Well, at least it was nearer to 6 am when the gas ran out this time. The last one on June 21st ran out in the middle of the night! Ian decided not to go out in his underpants, but to wear my dressing gown instead. . Looked a lovely sight and even that early in the morning, one must admire his legs. He did win the 'best player legs' when the ladies challenged the men to a netball match in Australia back in the 80s, the criteria then were no shorts to be worn, just skirts. To see him in my netball skirt was a hoot!
With both awake, we breakfasted early and set off for today's attractions. Intriguing and had to be seen was the tomb of the Eagle and Otter. It was to the south of the island, a new place for us to explore.
Nearing our destination brown signs appeared but what was a little worrying was the tomb part of it had been very lightly painted out. The letters were still very visible so, assuming a bit of island graffiti had been going on, carried on anyway.
Well down this lane, with grass growing in the middle, we came to where the eagle tomb turn was. A gate blocked our way and the words CLOSED written across it. Damn! Okay, let's carry on to the Otter tomb.

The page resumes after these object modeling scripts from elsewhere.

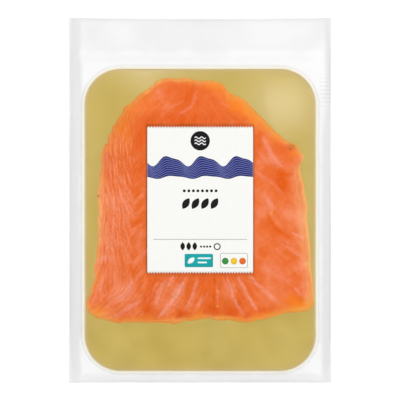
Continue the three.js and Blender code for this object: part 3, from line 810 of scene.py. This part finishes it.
def film_grid(cell):
    """A grid over the pouch, whose top edge dips a little in the middle."""
    columns, rows = int(2 * half_width / cell), int(2 * half_height / cell)
    u, v = np.meshgrid(np.linspace(-1, 1, columns + 1), np.linspace(-1, 1, rows + 1))
    return half_width * u, half_height * v - 0.7 * (1 - u**2) * smooth_step((v - 0.86) / 0.14)


def pouch_underside(x, y):
    """The height of the pouch solid's underside, which lies flat below the board and lifts at the margin."""
    heights = []
    inset = 0.997  # so that a ray at the very edge still hits the solid
    for at_x, at_y in zip(x.ravel() * inset, y.ravel() * inset):
        hit = pouch_tree.ray_cast(Vector((at_x * MM, at_y * MM, -0.01)), Vector((0, 0, 1)))[0]
        heights.append(hit.z / MM if hit else 0.0)
    return np.array(heights).reshape(x.shape)


def past_board(x, y):
    """The distance outside the board's edge, below zero on the board."""
    corner_x = np.maximum(abs(x - board_middle[0]) - board_size[0] / 2 + CORNER_RADIUS, 0)
    corner_y = np.maximum(abs(y - board_middle[1]) - board_size[1] / 2 + CORNER_RADIUS, 0)
    return np.hypot(corner_x, corner_y) - CORNER_RADIUS


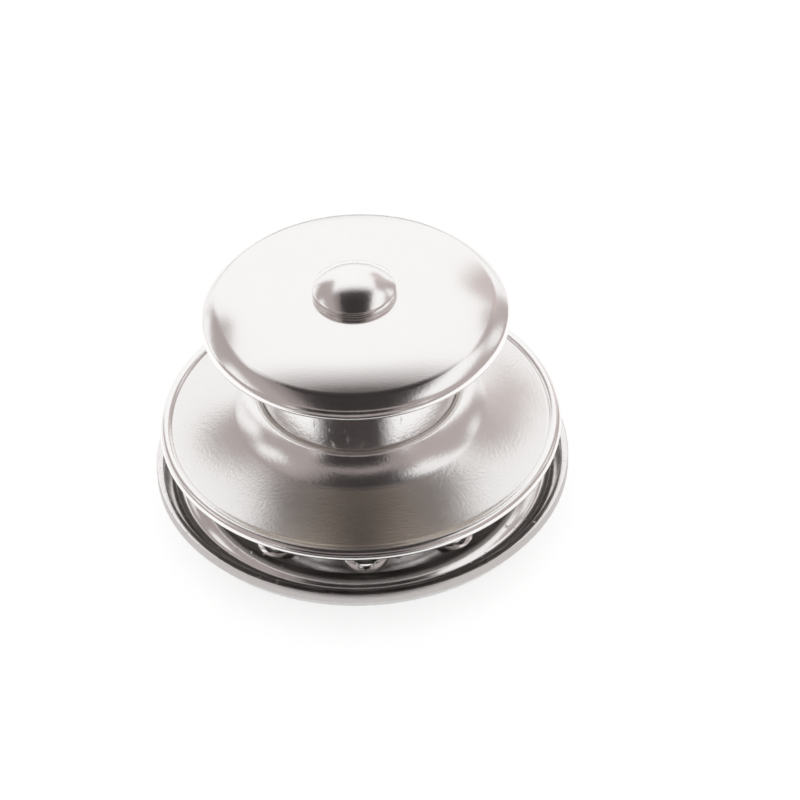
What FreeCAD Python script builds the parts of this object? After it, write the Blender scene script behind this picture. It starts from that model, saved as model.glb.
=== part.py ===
import FreeCAD, Part
import math
import os
import Sketcher

# Pull-to-release snap fastener for fabric, socket side.
# A knob lifts a sleeve inside the neck. The sleeve lets six balls move out, which frees the stud.
# Lengths are millimetres. The stem's end face is at height 0 and the axis of the part is Z.

SIZES = {
    # Fits
    "running_gap": 0.05,
    "press_gap": 0.02,
    # Socket for the stud, and the ring that guides the stud in
    "socket_radius": 2.7,
    "socket_mouth": 0.3,
    "lip_thickness": 0.3,
    "lip_reach": 0.25,
    "guide_thickness": 1.0,
    # Tube that holds the balls
    "cage_flange": 0.5,
    "cage_relief": 0.3,
    "cage_wall": 0.32,
    "cage_ledge": 0.15,
    "cage_head": 1.85,
    "ball_radius": 0.65,
    "ball_reach": 0.35,
    "ball_gap": 0.01,
    "ball_count": 6,
    # Sleeve round the balls
    "pull_travel": 1.5,
    "sleeve_gap": 0.15,
    "sleeve_wall": 0.2,
    "sleeve_step": 0.25,
    "sleeve_skirt": 1.65,
    "cone_slope": 0.24,
    "cone_foot": 0.3,
    "land_start": 0.2,
    "web_thickness": 0.7,
    "rivet_room": 1.0,
    # Threaded stem and neck, one turned piece
    "stem_wall": 0.9,
    "stem_chamfer": 0.35,
    "shoulder_height": 5.95,
    "neck_wall": 0.77,
    "neck_edge": 0.25,
    "roof_thickness": 1.05,
    "spring_room": 3.4,
    # Return spring
    "spring_wire": 0.35,
    "spring_radius": 2.6,
    "spring_turns": 4.5,
    "spring_end_gap": 0.02,
    # Pull pin and its rivet washer
    "pin_radius": 1.0,
    "tenon_radius": 0.75,
    "rivet_radius": 1.15,
    "rivet_height": 0.3,
    "washer_thickness": 0.3,
    "pin_washer_radius": 1.9,
    "head_radius": 2.05,
    "head_dome": 0.7,
    "head_collar": 0.16,
    "head_groove": 0.12,
    "head_edge": 0.06,
    "groove_depth": 0.18,
    # Knob: a domed cap curled round a back plate
    "knob_radius": 7.62,
    "knob_sheet": 0.4,
    "knob_crown": 0.73,
    "rim_side": 0.5,
    "rim_width": 0.75,
    "rim_rise": 0.37,
    "rim_under": 0.35,
    "curl_thickness": 0.35,
    "curl_width": 0.75,
    "plate_thickness": 0.3,
    "plate_inset": 0.45,
    "head_seat": 0.25,
    # Flange shell
    "flange_radius": 10.0,
    "flange_drop": 1.1,
    "flange_sheet": 0.5,
    "bead_radius": 0.32,
    "hem_width": 1.1,
    "hem_sheet": 0.3,
    "collar_wall": 0.24,
    "collar_rise": 1.37,
    "collar_height": 0.14,
    "collar_edge": 0.08,
    "flare_run": 0.98,
    "flare_knee_rise": 0.02,
    "flare_upper_sag": 0.122,
    "flare_lower_sag": 0.107,
    "seat_overhang": 0.3,
    # Claw washer below the fabric
    "fabric_gap": 1.83,
    "washer_clearance": 0.15,
    "washer_sheet": 0.55,
    "washer_rim": 0.35,
    "washer_wall_run": 0.5,
    "washer_wall_drop": 0.8,
    "trough_width": 0.6,
    "trough_sag": 0.12,
    "trough_rise": 0.35,
    "plateau_slope_run": 0.6,
    "claw_count": 10,
    "claw_hole": 0.78,
    "claw_base": 1.15,
    "claw_edge": 0.12,
    "claw_height": 0.45,
    "claw_notch": 0.9,
    "claw_notch_lift": 0.55,
    "claw_margin": 0.1,
    "claw_inset": 0.5,
    # Ring nut
    "nut_width": 1.7,
    "nut_thickness": 1.3,
    "nut_chamfer": 0.2,
    "nut_slot_count": 4,
    "nut_slot_width": 1.2,
    "nut_slot_depth": 0.5,
    "nut_slot_length": 1.0,
}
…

This time the lane led us to a Bistro. Wow, talk about in the middle of nowhere. How did it get any trade? Anyway we stopped at the car park, got all togged up for a longish walk and then went into the Bistro building where the visitor centre was. Would you credit it! That was closed too, but with the bistro open, we thought to enquire there. Well, no wonder that brown sign had been painted over. That tomb was closed and had been for several years! Until they find a guide willing to take people into it, it will remain closed.
Oh dear, not doing so well today, and wondered what else there was to do and see. We decided to go to Burwick. It was almost the most Southerly point, and a foot passenger ferry left from there to go to John O'Groats, we thought we may be able to see mainland Scotland.

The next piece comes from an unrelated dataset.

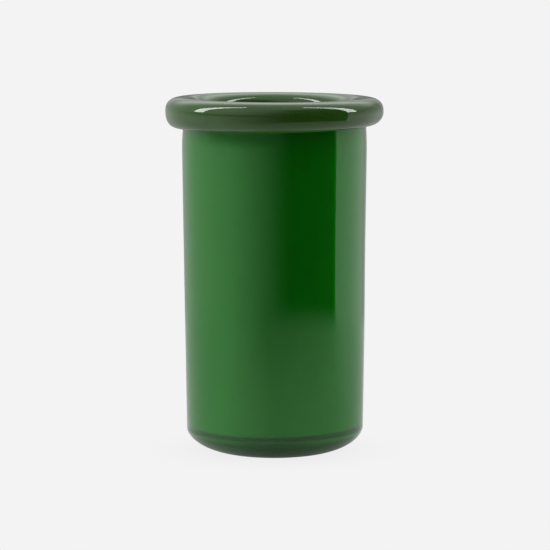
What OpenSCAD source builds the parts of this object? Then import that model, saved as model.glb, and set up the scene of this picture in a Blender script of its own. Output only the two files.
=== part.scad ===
// Small cylinder vase of hand-blown cased glass, with a thick rolled rim.
// Three gathers of glass make it: a dark transparent casing with a heavy base,
// an opaque bright liner inside the casing, and a dark ring wrapped on the lip.
// Every piece is turned about the Z axis. The origin is the centre of the foot, on the table plane.

/* [Body] */
// Overall height, from the foot to the crest of the rim
height = 200; // [160:1:260]
// Diameter at the shoulder, where the body is widest
shoulder_d = 103.5; // [84:0.5:130]
// How much narrower the body is above the heel than at the shoulder, on the radius
taper = 2.1; // [0:0.1:6]
// Distance from the underside of the rim down to the shoulder
shoulder_drop = 13; // [6:1:30]
// How far the neck draws in above the shoulder, on the radius
neck_draw = 0.5; // [0:0.1:3]

/* [Heel and foot] */
// Height of the rounded heel
heel_h = 13.4; // [6:0.1:24]
// Fullness of the heel's curve: 2 is an ellipse, and less is flatter
heel_power = 1.8; // [1.4:0.1:3]
// Outer diameter of the ground ring that the vase stands on
foot_d = 51; // [36:1:66]
// Width of that ground ring
foot_land = 4; // [2:0.5:8]
// Depth of the polished hollow inside the ground ring
kick_depth = 2; // [0.5:0.5:5]

/* [Glass walls] */
// Wall of the dark casing
casing_wall = 3; // [1.5:0.5:6]
// Wall of the bright liner
liner_wall = 2; // [1:0.5:4]
// Thickness of the liner's floor
liner_floor = 3; // [1.5:0.5:8]
// Depth of solid casing glass under the liner
base_glass = 14.5; // [9:0.5:30]
// Round of the corner where the liner's outer wall meets its underside
liner_corner = 1.5; // [1:0.5:8]
// Round of the corner where the liner's inner wall meets its floor
bore_corner = 8; // [3:0.5:14]

/* [Rim] */
// Height of the rim, from its underside to its crest
rim_h = 17; // [12:0.5:24]
// How far below its crest the rim is widest
rim_drop = 7.9; // [4:0.1:10]
// How far the rim stands out beyond the neck
rim_out = 9.8; // [4:0.1:16]
// How far the rim stands into the bore
rim_in = 6.2; // [2:0.1:12]
// How far in from the widest outside circle the crest lies
rim_crest_in = 10; // [6:0.5:14]
// Fullness of the section above its widest place: 2 is an ellipse, and more is squarer
rim_top_power = 2.6; // [2:0.1:4]
// Fullness of the section below its widest place
rim_under_power = 2.4; // [2:0.1:4]

/* [Hidden] */
$fn = 120;

curve_steps = 14;
shoulder_steps = 5;
corner_step = 15;

// Heights of the main levels
seat_z = height - rim_h;
shoulder_z = seat_z - shoulder_drop;
rim_belly_z = height - rim_drop;
liner_z = base_glass;
bore_z = liner_z + liner_floor;

// Radii of the body
shoulder_r = shoulder_d / 2;
heel_r = shoulder_r - taper;
neck_r = shoulder_r - neck_draw;
foot_r = foot_d / 2;
kick_r = foot_r - foot_land;
walls = casing_wall + liner_wall;

// Radii of the rim, which sits on the tops of both walls
rim_r = neck_r + rim_out;
rim_crest_r = rim_r - rim_crest_in;
rim_seat_r = neck_r - walls;
mouth_r = rim_seat_r - rim_in;

// Radius of the sphere that cuts the hollow in the foot
kick_sphere_r = (kick_r * kick_r + kick_depth * kick_depth) / (2 * kick_depth);

function reversed(list) = [for (i = [len(list) - 1 : -1 : 0]) list[i]];

// A quarter of a superellipse about [r, z], from its top or bottom (t = 0) to its side (t = 90)
function quarter(r, z, reach, rise, power) =
    [for (i = [0 : curve_steps])
        let (t = 90 * i / curve_steps)
        [r + reach * pow(sin(t), 2 / power), z + rise * pow(cos(t), 2 / power)]];

// Outer radius of the body between the heel and the shoulder
function body_r(z) = heel_r + taper * (z - heel_h) / (shoulder_z - heel_h);

// The side of the wall above the shoulder, a given depth inside the body's surface
function shoulder_line(depth) =
    [for (i = [0 : shoulder_steps])
        let (u = i / shoulder_steps)
        [shoulder_r - neck_draw * u * u - depth, shoulder_z + shoulder_drop * u]];

// The side and the round lower corner of a cup whose floor is at height z
function cup_line(depth, z, corner) =
    let (r = body_r(z + corner) - depth)
    concat(
        [for (a = [-90 : corner_step : 0])
            [r - corner + corner * cos(a), z + corner + corner * sin(a)]],
        shoulder_line(depth));

// The rounded heel, from the foot ring up to the side
function heel_line() = quarter(foot_r, heel_h, heel_r - foot_r, -heel_h, heel_power);

// The dark casing: tube, rounded heel and thick base in one gather of glass
module outer_casing() {
    color([0.05, 0.26, 0.06])
    difference() {
        rotate_extrude()
            polygon(concat(
                [[0, 0]],
                heel_line(),
                shoulder_line(0),
                reversed(cup_line(casing_wall, liner_z, liner_corner)),
                [[0, liner_z]]));
        translate([0, 0, kick_depth - kick_sphere_r])
            sphere(r = kick_sphere_r);
    }
}

// The bright liner: a cup that lines the whole bore of the casing
module inner_liner() {
    color([0.02, 0.6, 0.05])
    rotate_extrude()
        polygon(concat(
            [[0, liner_z]],
            cup_line(casing_wall, liner_z, liner_corner),
            reversed(cup_line(walls, bore_z, bore_corner)),
            [[0, bore_z]]));
}

// The rolled rim: a ring of dark glass seated on the top edges of casing and liner
module rolled_rim() {
    under_rise = seat_z - rim_belly_z;
    color([0.12, 0.2, 0.09])
    rotate_extrude()
        polygon(concat(
            quarter(neck_r, rim_belly_z, rim_out, under_rise, rim_under_power),
            reversed(quarter(rim_crest_r, rim_belly_z, rim_crest_in, rim_drop, rim_top_power)),
            quarter(rim_crest_r, rim_belly_z, mouth_r - rim_crest_r, rim_drop, rim_top_power),
            reversed(quarter(rim_seat_r, rim_belly_z, -rim_in, under_rise, rim_under_power))));
}

outer_casing();
inner_liner();
rolled_rim();
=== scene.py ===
# %% [markdown]
# # A small vase of cased glass with a rolled rim
#
# The vase is three gathers of glass, laid one on another while hot. An opaque bright green
# liner gives the body its colour. A dark, clear green casing covers it and runs together
# below it into a heavy rounded base. A thick ring of the dark glass is wrapped on the lip.
# Glass has hardly any colour pattern of its own: its look comes from how thick it is, how it
# bends light, and what stands around it. So this lesson builds true thicknesses, lets the
# glass absorb light by depth, and takes as much care with the studio as with the vase.

# %% Load the design
import math

import bmesh
import bpy
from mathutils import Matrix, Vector


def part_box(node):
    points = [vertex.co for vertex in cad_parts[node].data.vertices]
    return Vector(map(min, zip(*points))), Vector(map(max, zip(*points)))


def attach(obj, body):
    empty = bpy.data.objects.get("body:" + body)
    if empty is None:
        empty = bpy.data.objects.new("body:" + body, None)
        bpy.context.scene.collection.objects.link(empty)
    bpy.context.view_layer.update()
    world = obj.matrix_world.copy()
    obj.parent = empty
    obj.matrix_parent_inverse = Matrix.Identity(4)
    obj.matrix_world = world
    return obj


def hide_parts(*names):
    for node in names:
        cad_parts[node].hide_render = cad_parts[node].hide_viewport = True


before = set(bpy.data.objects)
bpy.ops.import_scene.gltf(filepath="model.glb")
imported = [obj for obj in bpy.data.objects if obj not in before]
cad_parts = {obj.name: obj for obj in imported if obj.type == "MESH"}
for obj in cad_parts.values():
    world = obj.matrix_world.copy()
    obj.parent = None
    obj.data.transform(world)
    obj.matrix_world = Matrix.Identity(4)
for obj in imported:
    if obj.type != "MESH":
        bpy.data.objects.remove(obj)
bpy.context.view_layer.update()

MM = 0.001

# %% [markdown]
# ## Sizes taken from the design
#
# Three solids stand in the design, one for each gather. Their boxes give the heights and
# radii where the gathers meet: the underside of the liner, the seat and the crest of the rim,
# the widest radii and the casing's wall. Reading them here means that the finished vase can't
# drift away from the design. A few sizes don't show in any box, such as the taper and the
# liner's wall. They are written once, with the design's own values, where they are first needed.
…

The place looked deserted. We stopped next to a caravan and walked to where the ferry terminal was. But where was it? A disused hut was all there was to be seen. We walked over the hill and onto the cliff, looked across the bay and assumed what we saw was Scotland.
Orkney has some stunning coastlines. |
We laughed together and said should we wait for the ferry to arrive, might be quite a nice excursion for the afternoon. We did wait a while, could see no ferry coming in any direction, so walked back to MB. The chap in the caravan happened to be outside, and we mentioned the ferry to him. He laughed. 'You'll have a very long wait' said he. 'The ferry stopped running over a year ago!'
That did it for us. No more trying to find things to do. Instead, we would drive and see what the coast was like. At a place called Sands of Wright, we stopped to admire the lovely beach. This was also a place where you could stop overnight, but it was still a bit early for us so stopping only to take some photos, left that fabulous place and continued toward Kirkwall.
Over the Churchill barriers again and instead of heading for Kirkwall, turned right towards Stromness. We stopped again at Loch Harray, we had stayed overnight several days ago, and hoped for an Otter sighting. Apparently, Otters have been seen at this Loch.
Tomorrow we will be taking a ferry as foot passengers to the Island of Hoy. This time from a place called Houton to Lyness. The Scapa Flow museum is there and Ian has always wanted to visit. Not sure if it will be my cup of tea, but we will see.